* _WHAT YOU HAVE TO DO_
Each record must be reproduced exactly as it is shown.

(Entries with parts and joints)
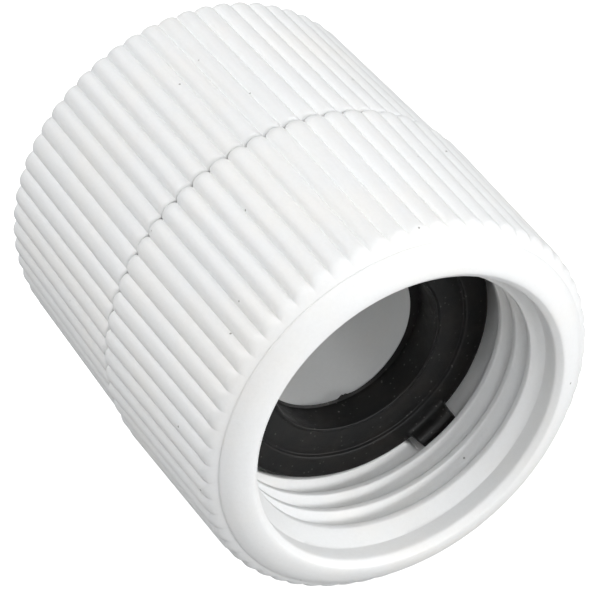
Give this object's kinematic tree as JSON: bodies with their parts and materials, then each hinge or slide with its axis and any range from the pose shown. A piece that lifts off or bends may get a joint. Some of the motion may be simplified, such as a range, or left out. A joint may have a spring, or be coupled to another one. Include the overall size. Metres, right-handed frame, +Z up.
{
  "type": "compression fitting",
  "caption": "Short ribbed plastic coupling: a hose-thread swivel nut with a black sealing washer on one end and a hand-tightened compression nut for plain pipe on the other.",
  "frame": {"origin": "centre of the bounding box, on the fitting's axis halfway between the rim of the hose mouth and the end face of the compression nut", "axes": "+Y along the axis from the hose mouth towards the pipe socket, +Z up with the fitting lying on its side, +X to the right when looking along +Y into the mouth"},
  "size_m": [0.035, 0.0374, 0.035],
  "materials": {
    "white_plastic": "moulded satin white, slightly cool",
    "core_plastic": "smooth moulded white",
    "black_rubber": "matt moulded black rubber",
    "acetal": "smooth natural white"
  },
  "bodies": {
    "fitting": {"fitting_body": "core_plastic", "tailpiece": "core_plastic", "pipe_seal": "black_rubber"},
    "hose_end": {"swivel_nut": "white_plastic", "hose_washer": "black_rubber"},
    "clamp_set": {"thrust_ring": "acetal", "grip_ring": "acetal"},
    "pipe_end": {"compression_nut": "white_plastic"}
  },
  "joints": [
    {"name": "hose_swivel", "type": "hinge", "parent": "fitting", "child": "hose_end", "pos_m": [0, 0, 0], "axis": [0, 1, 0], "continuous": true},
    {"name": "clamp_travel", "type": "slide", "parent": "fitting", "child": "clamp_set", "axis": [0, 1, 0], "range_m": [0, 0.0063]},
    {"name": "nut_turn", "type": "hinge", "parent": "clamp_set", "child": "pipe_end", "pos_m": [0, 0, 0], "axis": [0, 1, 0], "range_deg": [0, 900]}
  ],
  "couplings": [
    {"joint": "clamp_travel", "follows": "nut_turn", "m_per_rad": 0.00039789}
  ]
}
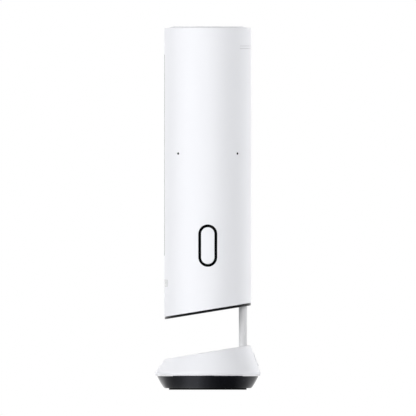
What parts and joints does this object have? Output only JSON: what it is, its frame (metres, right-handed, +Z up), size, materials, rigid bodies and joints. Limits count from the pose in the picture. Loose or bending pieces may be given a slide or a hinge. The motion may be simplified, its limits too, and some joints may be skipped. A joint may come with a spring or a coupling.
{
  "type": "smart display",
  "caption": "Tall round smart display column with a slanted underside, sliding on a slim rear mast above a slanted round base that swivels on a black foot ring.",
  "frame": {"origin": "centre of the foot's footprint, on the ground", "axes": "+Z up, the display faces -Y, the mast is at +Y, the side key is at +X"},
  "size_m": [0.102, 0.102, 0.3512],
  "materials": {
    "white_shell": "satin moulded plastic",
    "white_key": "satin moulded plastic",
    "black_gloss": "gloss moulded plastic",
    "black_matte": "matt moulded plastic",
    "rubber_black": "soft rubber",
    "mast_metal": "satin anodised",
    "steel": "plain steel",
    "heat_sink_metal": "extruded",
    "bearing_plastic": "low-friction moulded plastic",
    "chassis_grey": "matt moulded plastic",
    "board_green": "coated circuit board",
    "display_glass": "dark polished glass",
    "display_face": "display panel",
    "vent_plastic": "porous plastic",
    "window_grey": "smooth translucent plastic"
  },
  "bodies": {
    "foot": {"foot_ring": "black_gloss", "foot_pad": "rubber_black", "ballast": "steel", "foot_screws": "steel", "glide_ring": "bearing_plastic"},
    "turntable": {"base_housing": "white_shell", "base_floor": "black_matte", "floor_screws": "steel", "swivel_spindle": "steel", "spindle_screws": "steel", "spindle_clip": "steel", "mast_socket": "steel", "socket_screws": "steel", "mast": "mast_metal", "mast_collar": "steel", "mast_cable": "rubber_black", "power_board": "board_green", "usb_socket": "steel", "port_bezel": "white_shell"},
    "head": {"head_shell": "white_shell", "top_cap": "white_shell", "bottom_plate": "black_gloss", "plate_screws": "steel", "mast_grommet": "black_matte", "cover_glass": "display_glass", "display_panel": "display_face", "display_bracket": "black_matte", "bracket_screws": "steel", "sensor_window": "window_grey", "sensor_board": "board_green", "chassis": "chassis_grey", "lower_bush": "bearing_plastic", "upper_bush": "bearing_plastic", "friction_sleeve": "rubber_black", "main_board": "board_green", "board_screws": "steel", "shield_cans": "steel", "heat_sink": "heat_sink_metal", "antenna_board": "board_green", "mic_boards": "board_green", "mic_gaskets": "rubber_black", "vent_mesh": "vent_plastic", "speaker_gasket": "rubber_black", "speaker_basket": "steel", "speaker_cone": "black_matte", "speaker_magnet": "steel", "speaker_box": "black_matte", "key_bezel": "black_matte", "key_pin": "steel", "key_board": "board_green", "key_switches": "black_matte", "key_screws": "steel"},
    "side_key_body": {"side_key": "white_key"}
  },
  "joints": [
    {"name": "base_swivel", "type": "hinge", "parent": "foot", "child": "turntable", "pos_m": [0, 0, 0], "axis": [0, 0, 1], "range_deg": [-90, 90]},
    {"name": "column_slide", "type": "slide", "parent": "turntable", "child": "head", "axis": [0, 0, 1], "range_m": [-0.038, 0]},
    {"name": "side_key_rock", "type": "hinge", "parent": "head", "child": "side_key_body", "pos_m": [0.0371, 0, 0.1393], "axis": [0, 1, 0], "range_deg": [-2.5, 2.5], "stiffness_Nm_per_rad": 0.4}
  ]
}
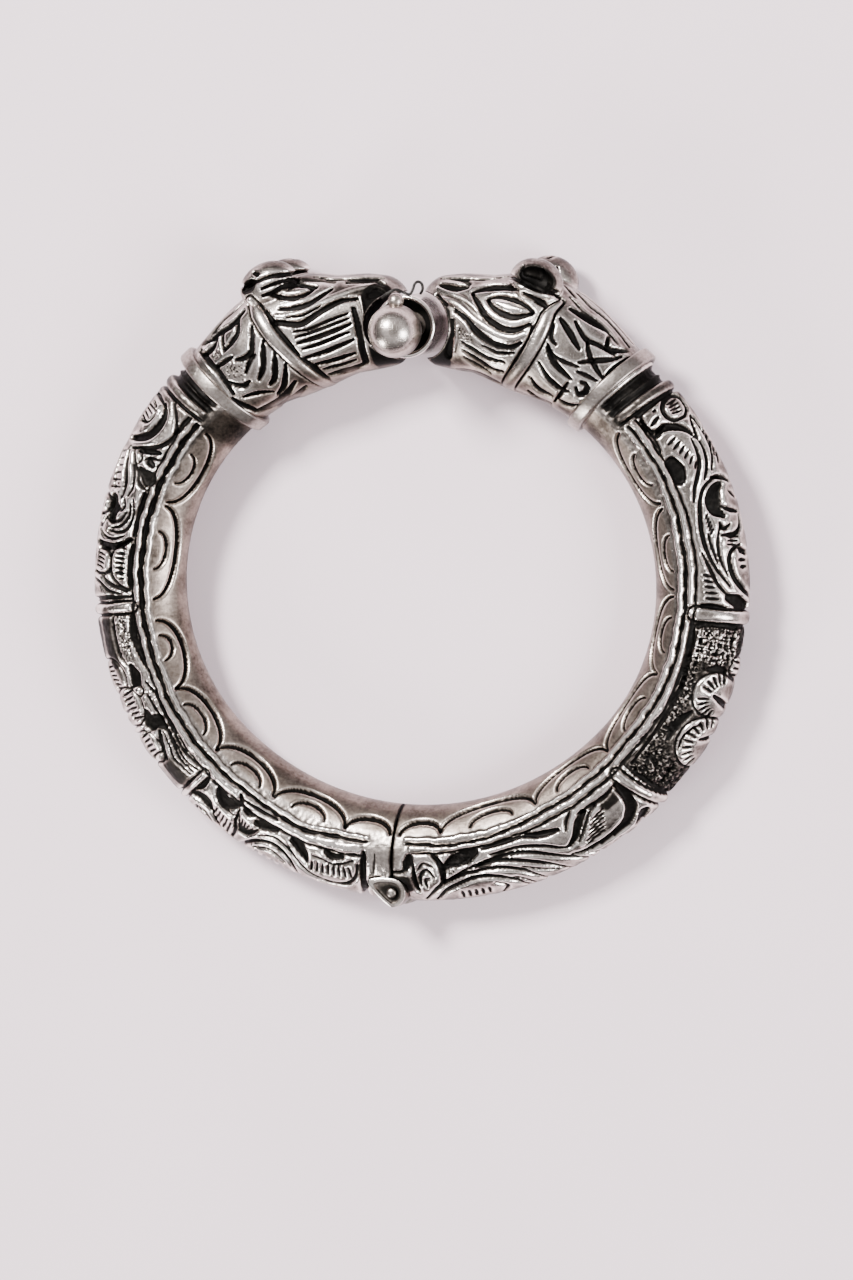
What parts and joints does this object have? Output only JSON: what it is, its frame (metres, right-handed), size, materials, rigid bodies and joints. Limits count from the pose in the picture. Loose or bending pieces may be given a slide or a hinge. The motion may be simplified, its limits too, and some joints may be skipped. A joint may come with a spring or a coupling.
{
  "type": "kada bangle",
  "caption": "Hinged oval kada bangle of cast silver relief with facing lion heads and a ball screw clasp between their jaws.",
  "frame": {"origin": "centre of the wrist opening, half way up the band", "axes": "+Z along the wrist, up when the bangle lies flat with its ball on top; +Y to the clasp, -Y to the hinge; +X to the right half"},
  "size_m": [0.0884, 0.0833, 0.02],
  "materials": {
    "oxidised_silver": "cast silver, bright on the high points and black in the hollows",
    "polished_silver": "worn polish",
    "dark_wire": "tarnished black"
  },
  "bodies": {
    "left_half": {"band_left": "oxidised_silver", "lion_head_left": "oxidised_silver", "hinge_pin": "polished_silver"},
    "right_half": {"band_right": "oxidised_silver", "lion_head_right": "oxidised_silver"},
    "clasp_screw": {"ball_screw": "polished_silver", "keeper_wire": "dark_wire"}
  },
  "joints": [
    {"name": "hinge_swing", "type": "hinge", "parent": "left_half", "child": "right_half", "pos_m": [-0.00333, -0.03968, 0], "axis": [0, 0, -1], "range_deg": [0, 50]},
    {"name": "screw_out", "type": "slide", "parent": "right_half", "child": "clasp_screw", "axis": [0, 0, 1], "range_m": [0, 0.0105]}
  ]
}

* _TASK RESPONSE_
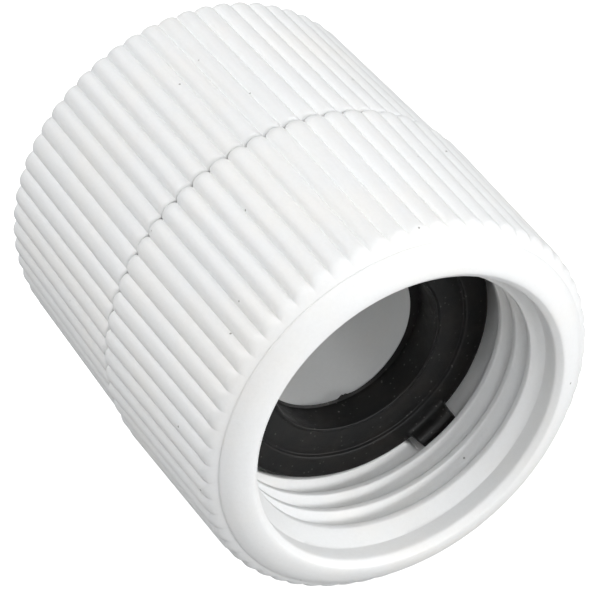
Give this object's kinematic tree as JSON: bodies with their parts and materials, then each hinge or slide with its axis and any range from the pose shown. A piece that lifts off or bends may get a joint. Some of the motion may be simplified, such as a range, or left out. A joint may have a spring, or be coupled to another one. Include the overall size. Metres, right-handed frame, +Z up.
{
  "type": "compression fitting",
  "caption": "Short ribbed plastic coupling: a hose-thread swivel nut with a black sealing washer on one end and a hand-tightened compression nut for plain pipe on the other.",
  "frame": {"origin": "centre of the bounding box, on the fitting's axis halfway between the rim of the hose mouth and the end face of the compression nut", "axes": "+Y along the axis from the hose mouth towards the pipe socket, +Z up with the fitting lying on its side, +X to the right when looking along +Y into the mouth"},
  "size_m": [0.035, 0.0374, 0.035],
  "materials": {
    "white_plastic": "moulded satin white, slightly cool",
    "core_plastic": "smooth moulded white",
    "black_rubber": "matt moulded black rubber",
    "acetal": "smooth natural white"
  },
  "bodies": {
    "fitting": {"fitting_body": "core_plastic", "tailpiece": "core_plastic", "pipe_seal": "black_rubber"},
    "hose_end": {"swivel_nut": "white_plastic", "hose_washer": "black_rubber"},
    "clamp_set": {"thrust_ring": "acetal", "grip_ring": "acetal"},
    "pipe_end": {"compression_nut": "white_plastic"}
  },
  "joints": [
    {"name": "hose_swivel", "type": "hinge", "parent": "fitting", "child": "hose_end", "pos_m": [0, 0, 0], "axis": [0, 1, 0], "continuous": true},
    {"name": "clamp_travel", "type": "slide", "parent": "fitting", "child": "clamp_set", "axis": [0, 1, 0], "range_m": [0, 0.0063]},
    {"name": "nut_turn", "type": "hinge", "parent": "clamp_set", "child": "pipe_end", "pos_m": [0, 0, 0], "axis": [0, 1, 0], "range_deg": [0, 900]}
  ],
  "couplings": [
    {"joint": "clamp_travel", "follows": "nut_turn", "m_per_rad": 0.00039789}
  ]
}
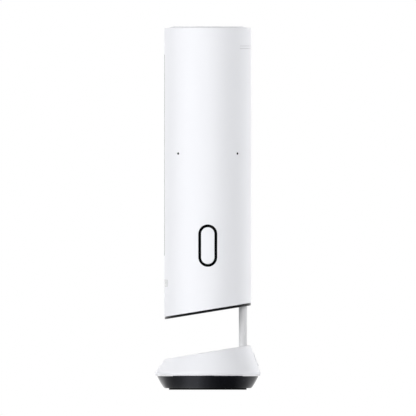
What parts and joints does this object have? Output only JSON: what it is, its frame (metres, right-handed, +Z up), size, materials, rigid bodies and joints. Limits count from the pose in the picture. Loose or bending pieces may be given a slide or a hinge. The motion may be simplified, its limits too, and some joints may be skipped. A joint may come with a spring or a coupling.
{
  "type": "smart display",
  "caption": "Tall round smart display column with a slanted underside, sliding on a slim rear mast above a slanted round base that swivels on a black foot ring.",
  "frame": {"origin": "centre of the foot's footprint, on the ground", "axes": "+Z up, the display faces -Y, the mast is at +Y, the side key is at +X"},
  "size_m": [0.102, 0.102, 0.3512],
  "materials": {
    "white_shell": "satin moulded plastic",
    "white_key": "satin moulded plastic",
    "black_gloss": "gloss moulded plastic",
    "black_matte": "matt moulded plastic",
    "rubber_black": "soft rubber",
    "mast_metal": "satin anodised",
    "steel": "plain steel",
    "heat_sink_metal": "extruded",
    "bearing_plastic": "low-friction moulded plastic",
    "chassis_grey": "matt moulded plastic",
    "board_green": "coated circuit board",
    "display_glass": "dark polished glass",
    "display_face": "display panel",
    "vent_plastic": "porous plastic",
    "window_grey": "smooth translucent plastic"
  },
  "bodies": {
    "foot": {"foot_ring": "black_gloss", "foot_pad": "rubber_black", "ballast": "steel", "foot_screws": "steel", "glide_ring": "bearing_plastic"},
    "turntable": {"base_housing": "white_shell", "base_floor": "black_matte", "floor_screws": "steel", "swivel_spindle": "steel", "spindle_screws": "steel", "spindle_clip": "steel", "mast_socket": "steel", "socket_screws": "steel", "mast": "mast_metal", "mast_collar": "steel", "mast_cable": "rubber_black", "power_board": "board_green", "usb_socket": "steel", "port_bezel": "white_shell"},
    "head": {"head_shell": "white_shell", "top_cap": "white_shell", "bottom_plate": "black_gloss", "plate_screws": "steel", "mast_grommet": "black_matte", "cover_glass": "display_glass", "display_panel": "display_face", "display_bracket": "black_matte", "bracket_screws": "steel", "sensor_window": "window_grey", "sensor_board": "board_green", "chassis": "chassis_grey", "lower_bush": "bearing_plastic", "upper_bush": "bearing_plastic", "friction_sleeve": "rubber_black", "main_board": "board_green", "board_screws": "steel", "shield_cans": "steel", "heat_sink": "heat_sink_metal", "antenna_board": "board_green", "mic_boards": "board_green", "mic_gaskets": "rubber_black", "vent_mesh": "vent_plastic", "speaker_gasket": "rubber_black", "speaker_basket": "steel", "speaker_cone": "black_matte", "speaker_magnet": "steel", "speaker_box": "black_matte", "key_bezel": "black_matte", "key_pin": "steel", "key_board": "board_green", "key_switches": "black_matte", "key_screws": "steel"},
    "side_key_body": {"side_key": "white_key"}
  },
  "joints": [
    {"name": "base_swivel", "type": "hinge", "parent": "foot", "child": "turntable", "pos_m": [0, 0, 0], "axis": [0, 0, 1], "range_deg": [-90, 90]},
    {"name": "column_slide", "type": "slide", "parent": "turntable", "child": "head", "axis": [0, 0, 1], "range_m": [-0.038, 0]},
    {"name": "side_key_rock", "type": "hinge", "parent": "head", "child": "side_key_body", "pos_m": [0.0371, 0, 0.1393], "axis": [0, 1, 0], "range_deg": [-2.5, 2.5], "stiffness_Nm_per_rad": 0.4}
  ]
}
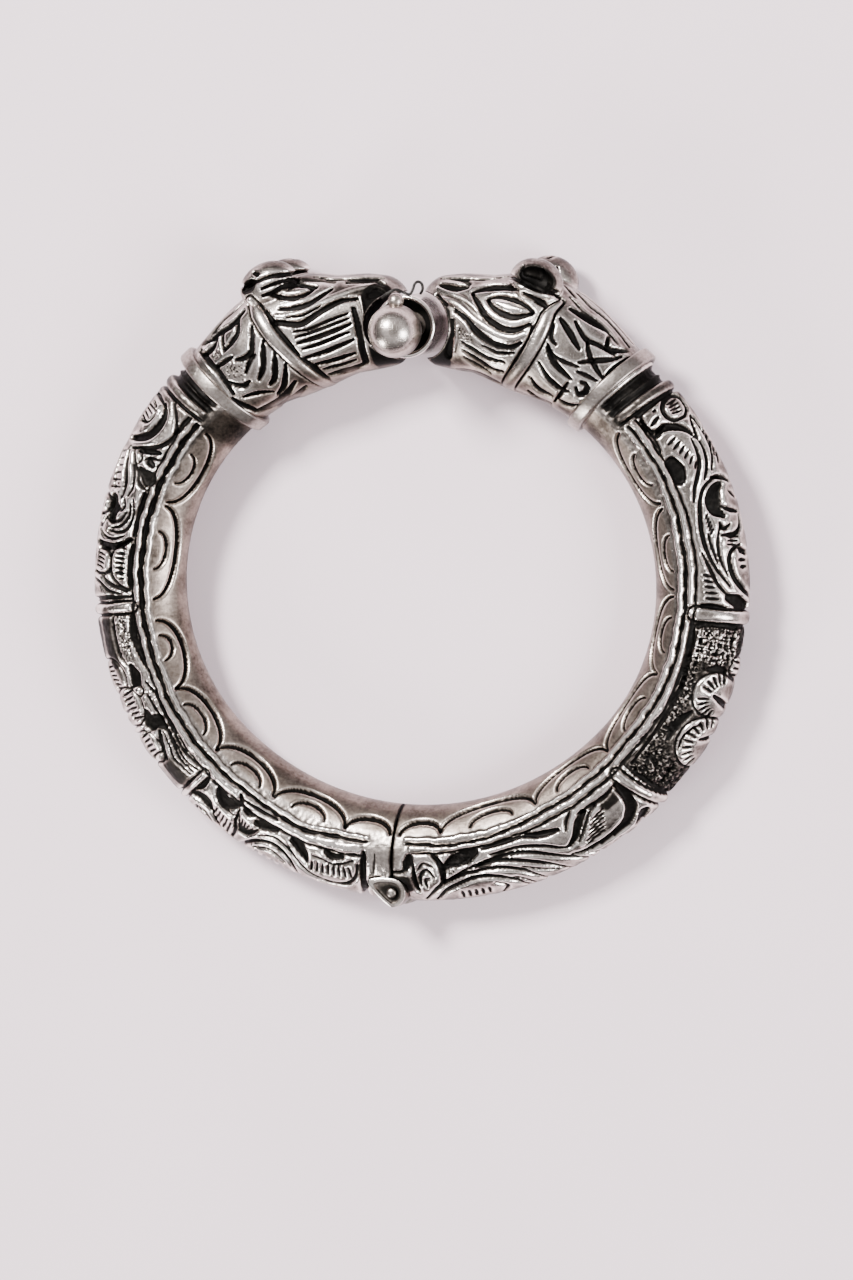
What parts and joints does this object have? Output only JSON: what it is, its frame (metres, right-handed), size, materials, rigid bodies and joints. Limits count from the pose in the picture. Loose or bending pieces may be given a slide or a hinge. The motion may be simplified, its limits too, and some joints may be skipped. A joint may come with a spring or a coupling.
{
  "type": "kada bangle",
  "caption": "Hinged oval kada bangle of cast silver relief with facing lion heads and a ball screw clasp between their jaws.",
  "frame": {"origin": "centre of the wrist opening, half way up the band", "axes": "+Z along the wrist, up when the bangle lies flat with its ball on top; +Y to the clasp, -Y to the hinge; +X to the right half"},
  "size_m": [0.0884, 0.0833, 0.02],
  "materials": {
    "oxidised_silver": "cast silver, bright on the high points and black in the hollows",
    "polished_silver": "worn polish",
    "dark_wire": "tarnished black"
  },
  "bodies": {
    "left_half": {"band_left": "oxidised_silver", "lion_head_left": "oxidised_silver", "hinge_pin": "polished_silver"},
    "right_half": {"band_right": "oxidised_silver", "lion_head_right": "oxidised_silver"},
    "clasp_screw": {"ball_screw": "polished_silver", "keeper_wire": "dark_wire"}
  },
  "joints": [
    {"name": "hinge_swing", "type": "hinge", "parent": "left_half", "child": "right_half", "pos_m": [-0.00333, -0.03968, 0], "axis": [0, 0, -1], "range_deg": [0, 50]},
    {"name": "screw_out", "type": "slide", "parent": "right_half", "child": "clasp_screw", "axis": [0, 0, 1], "range_m": [0, 0.0105]}
  ]
}